Father Lonzo said the parish also is starting a Hispanic ministry, with its first regularly scheduled Mass in Spanish taking place at 1 p.m. Sunday, Oct. 2. He said all six Licking County parishes are cooperating in the ministry, which will be based at Blessed Sacrament.

Blessed Sacrament and St. Francis de Sales were among several parishes receiving grants from the foundation so pastors, staff members and parishioners could attend the Divine Renovation USA Conference in Dallas this past summer. The event’s main themes were creating a vision, focusing on hospitality and renewing a parish’s mission.

Father Dave Sizemore, pastor of St. Francis de Sales, said nine representatives from his parish went to the conference, which focused on a model of distributive leadership designed to have more people share responsibility for parish activities.

“Although there may be others on staff, many parishes in fact have been run by a priest, a secretary, a maintenance director, the school principal and a housekeeper,” he said. “The Divine Renovation model is designed to spread responsibility among more people. In adopting it for our parish, we used the concept of a senior leadership team (SLT) – a group of nine committed people including myself, from whom flow the decisions for everything that happens in the parish. 

“They are supported by about 50 parish staff members, half paid and half offering their services not for money but to benefit the mission of the parish because they don’t need the money. It’s the same with the school. This program is working very well for us because of the cooperation and enthusiasm of the team members. 

“It’s taken the weight of the world off my shoulders because I don’t have to make all the decisions. I feel more joyful, excited and motivated, and I don’t dread the administrative part of being a pastor anymore. Administration, after all, is Latin for ‘toward ministry.’”

Father Sizemore said his parish’s experiences with the SLT program will be shared with other parishes considering a similar model. 

The parish school also is undergoing significant changes in its curriculum. This is the second of three years in which it is implementing a classical Catholic education model.

Classical education is defined as developing the whole child with a Catholic world view that emphasizes the relationship between God and truth, beauty and goodness in His creation. Students are challenged to think critically and creatively while studying traditional subjects.

“It’s unapologetically Catholic, designed to form children to understand themselves and the world around them as part of something greater and of God’s design,” said school principal Sally Mummey.

She said the classical curriculum started with history and literature in 2021-22, is continuing this year with math and will be followed with other subjects in 2023-24, including the addition of Latin.

Its spiritual dimension includes two Masses a week, Eucharistic Adoration once a month, the Scriptural Rosary, Lectio Divina and other forms of prayer and devotion on a regular basis.
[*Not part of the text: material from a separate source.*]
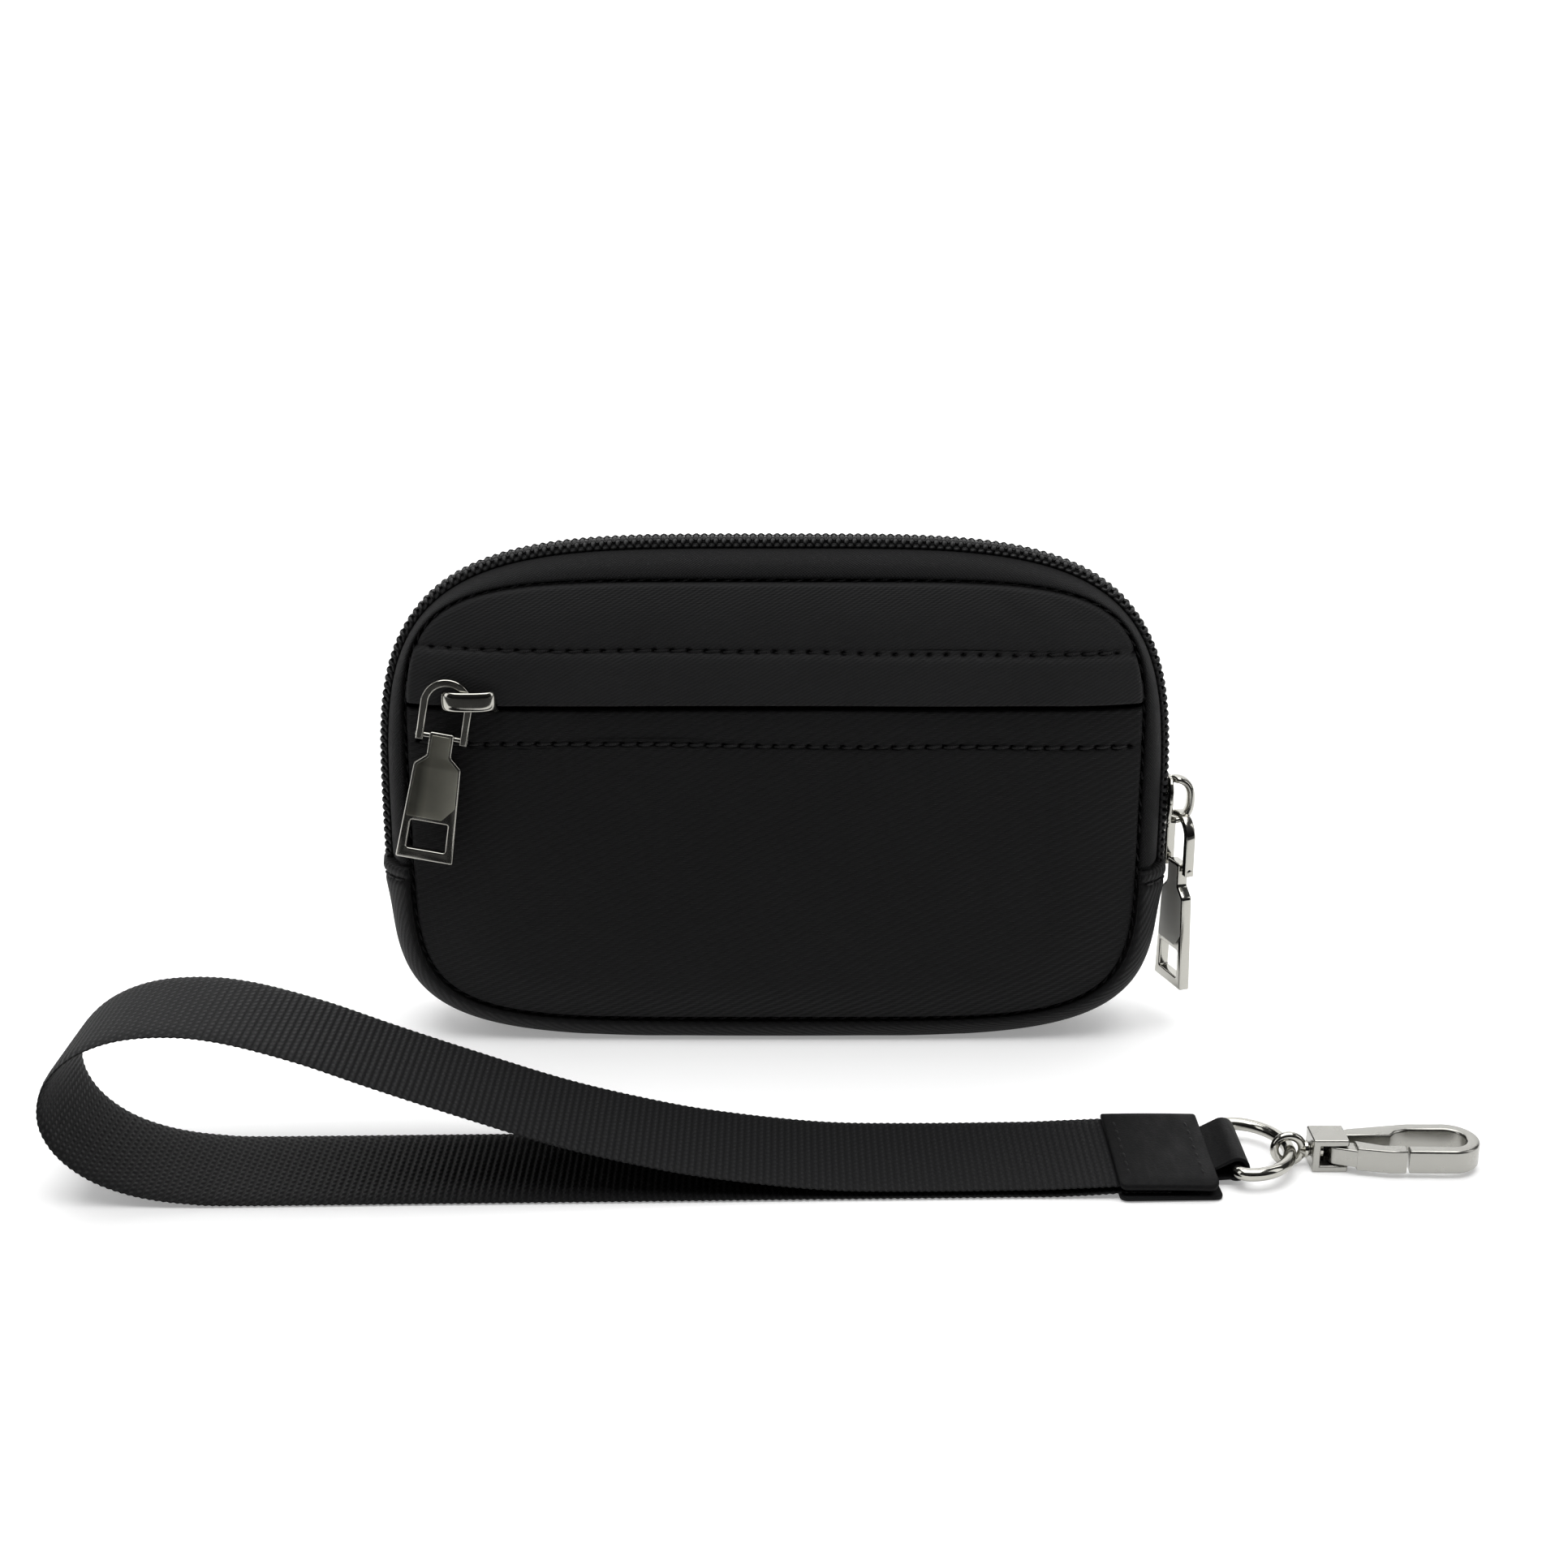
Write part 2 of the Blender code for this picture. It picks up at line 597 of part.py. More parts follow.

“The classical curriculum is giving students a renewed, more profound love for the Eucharist and the sacraments and more confidence in things such as memorizing and learning about different eras of time and the Church’s impact on history,” she said. “It’s also encouraged students to evangelize within their own families. You can see it at weekend Masses. Where you used to see 10 to 15 school families at each Mass, the number today is more like 50 to 60.”